High-Tech above all

Protecting High-Tech

The High-Tech sector must be protected above traditional manufacturing and very-long-term research into fusion-power and quantum-computing must be prioritized


Some other policies that follow from Pre-emptive Recovery are very high-level and can only really be enacted at international level. For instance, fusion-power is potentially an extremely attractive energy source thirty years out. Despite the major international projects underway, overall research is underfunded. It should be made a very-high priority as soon as current national deficits have been sufficiently reduced.

Similarly, as the ‘supernet’ emerges and massive archiving becomes routine, users will need a level of parallelism in search-routines that cannot even theoretically be achieved by the type of computer designs currently in use. Quantum-Computing research is partially funded for government communication-monitoring agencies such as the NSA and GCHQ. But such radically-different approaches will be crucial to more than just cryptography. This sort of research is currently under-prioritized in relation to the urgency that there will be within a couple of decades to realize its potential.

Finally, to avoid global economic collapse from Moore’s Law slowing too fast, it is necessary to prioritize High-Tech computer-chip manufacture (and everything that flows from it) even above traditional sectors such as the automotive industry – politically sensitive though such a policy is. When famous-name car companies liquidate, there are massive job losses. If the world’s chip designers cannot find the money to create the next generation of integrated circuits on schedule, much of the global economy risks unraveling.

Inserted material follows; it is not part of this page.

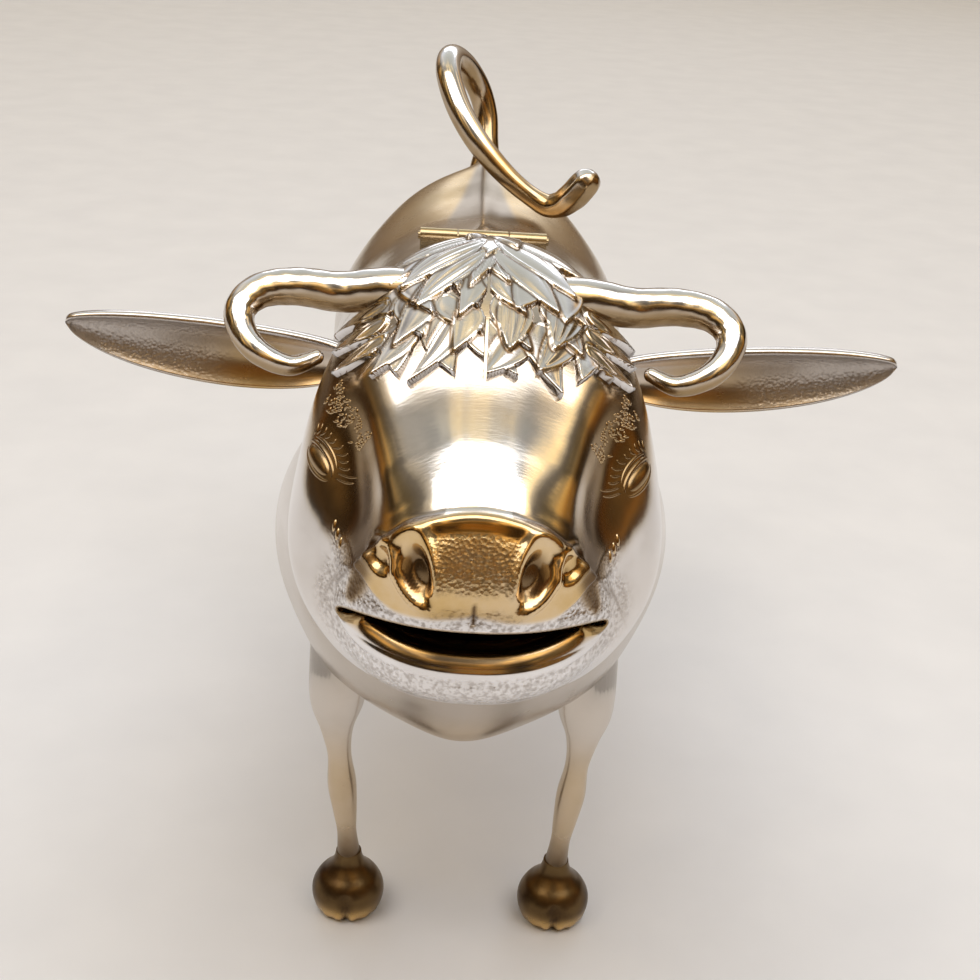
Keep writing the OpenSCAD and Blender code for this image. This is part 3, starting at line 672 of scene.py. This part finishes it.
def shaded_underside(normals):
    """Marks for a bar: painted shade and painted gold reflection wherever it faces down."""
    down = steps((0.45 - normals[:, 2]) / 0.7)
    return {"warm": 0.95 * down, "dark": 0.62 * down}


def mirrored(points, faces):
    return points * (-1, 1, 1), [tuple(f)[::-1] for f in faces]


def both_sides(name, points, faces, material, nodes, masks, normals=None):
    """The same piece on the cow's left and mirrored on its right."""
    mesh(name + "_left", points, faces, "root", material, (nodes + "_left",), masks, normals)
    points, faces = mirrored(points, faces)
    normals = None if normals is None else normals * (-1, 1, 1)
    mesh(name + "_right", points, faces, "root", material, (nodes + "_right",), masks, normals)


# --- Work laid on the skin ---
def laid(points):
    """The nearest points of the skin, with the skin's normals there."""
    places, normals = [], []
    for point in points:
        place, normal, _, _ = skin.find_nearest(Vector(point))
        places.append(place)
        normals.append(normal)
    return np.array(places), np.array(normals)


STROKE_SIDES = 10


class Parts:
    """Several small closed shapes gathered into one piece."""

    def __init__(self):
        self.points, self.faces, self.dark, self.count = [], [], [], 0

    def add(self, points, faces, dark=0.0):
        """Adds one closed shape, with its faces turned to look outwards."""
        fans = np.array([(f[0], f[k], f[k + 1]) for f in faces for k in range(1, len(f) - 1)])
        a, b, c = (points[fans[:, k]] - points.mean(axis=0) for k in range(3))
        if (a * np.cross(b, c)).sum() < 0:
            faces = [f[::-1] for f in faces]
        self.points.append(points)
        self.faces += [tuple(int(v) + self.count for v in face) for face in faces]
        self.dark.append(np.full(len(points), dark))
        self.count += len(points)

    def piece(self, name, body, nodes=(), mirror=False, warm=0.0):
        """Makes the gathered shapes one silver piece."""
        points, faces = np.vstack(self.points), self.faces
        if mirror:
            points, faces = mirrored(points, faces)
        masks = {"dark": np.concatenate(self.dark), "warm": np.full(len(points), warm)}
        mesh(name, points, faces, body, SILVER, nodes, masks)

    def stroke(self, route, wide, high, samples, dark, sink=0.1):
        """A tapering raised line along the skin."""
        path, normals = laid(smooth(route, np.linspace(0, len(route) - 1, samples)))
        heading = unit(np.gradient(path, axis=0))
        normals = unit(normals)
        across = unit(np.cross(normals, heading))
        s = np.linspace(0, 1, samples)
        taper = np.clip(np.sin(np.pi * np.clip(s, 0.02, 0.98)), 0, 1) ** 0.5
        angle = circle(STROKE_SIDES)
        rings = (path[:, None] - normals[:, None] * sink
                 + across[:, None] * (wide * taper)[:, None, None] * np.cos(angle)[None, :, None]
                 + normals[:, None] * (high * taper)[:, None, None] * np.sin(angle)[None, :, None])
        self.add(rings.reshape(-1, 3), capped_faces(samples, STROKE_SIDES), dark)


# --- Hair ---
HAIR_TOP = np.array((0, -41.0, 90.0))
DOWN_FACE = unit(np.array((0, -0.89, -0.45)))
OFF_FACE = unit(np.array((0, -0.45, 0.89)))
HAIR_STEP, HAIR_SEED, HAIR_ROWS = 0.12, 23, 5
HAIR_WIDE, HAIR_BACK, HAIR_FRONT = 12.6, -6.8, 19.0
HAIR_SUNK, HAIR_UNDER = -0.30, 0.6
FRINGE, FRINGE_RISE, FRINGE_HALF = 17.6, 3.4, 10.5


def lock(sheet, x, q, turn, length, width, bend, lines=0):
    """One leaf-shaped lock, laid over those before it. x and q are its root across and down the face,
    turn is its direction from straight down, bend curls its tip to one side, and lines is how many
    strands are engraved on it."""
    px, pq, height, dark = sheet
    s = ((px - x) * math.sin(turn) + (pq - q) * math.cos(turn)) / length
    inner = np.clip(s, 0, 1)
    over = (px - x) * math.cos(turn) - (pq - q) * math.sin(turn) - bend * length * inner**2.2
    half = width * np.sin(np.pi * inner**0.75) ** 0.75
    gap = np.minimum(half - np.abs(over), np.minimum(s, 1 - s) * length)
    gap = gap / np.maximum(np.hypot(*np.gradient(gap, HAIR_STEP)), 1)
    inside = steps((gap + 0.06) / 0.12)
    across = over / np.maximum(half, 0.2)
    strands = np.cos(2 * np.pi * lines * (across + 0.3 * s)) * (lines > 0) * steps(gap / 0.4)
    crown = 0.20 * (1 - np.clip(across, -1, 1) ** 2)
    top = 0.06 + 0.38 * inner**1.2 + crown + 0.10 * bell((gap - 0.18) / 0.14) + 0.045 * strands
    painted_edge_shadow = bell((gap + 0.13) / 0.14) * steps((s + 0.05) / 0.3)
    # Painted shadow along each lock's edge and painted shade in the grooves between its strands.
    dark[:] = np.maximum(dark, painted_edge_shadow) * (1 - inside) + inside * 0.30 * np.clip(-strands, 0, 1)
    dark[:] = np.maximum(dark, painted_edge_shadow * 0.9)
    height[:] = height * (1 - inside) + top * inside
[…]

In due course, just as with peaking-oil, the international community will indeed eventually need to manage a globally-orchestrated slowing of Moore’s Law (because the technical challenges will at last be becoming insurmountable). But the world economy is absolutely nowhere near that time yet. Long, long before then, High-Tech will have accelerated a final major trend of the world economy to such a degree that extreme backlashes caused by the unfathomable interactions of all the other trends risk becoming both inevitable and unstoppable.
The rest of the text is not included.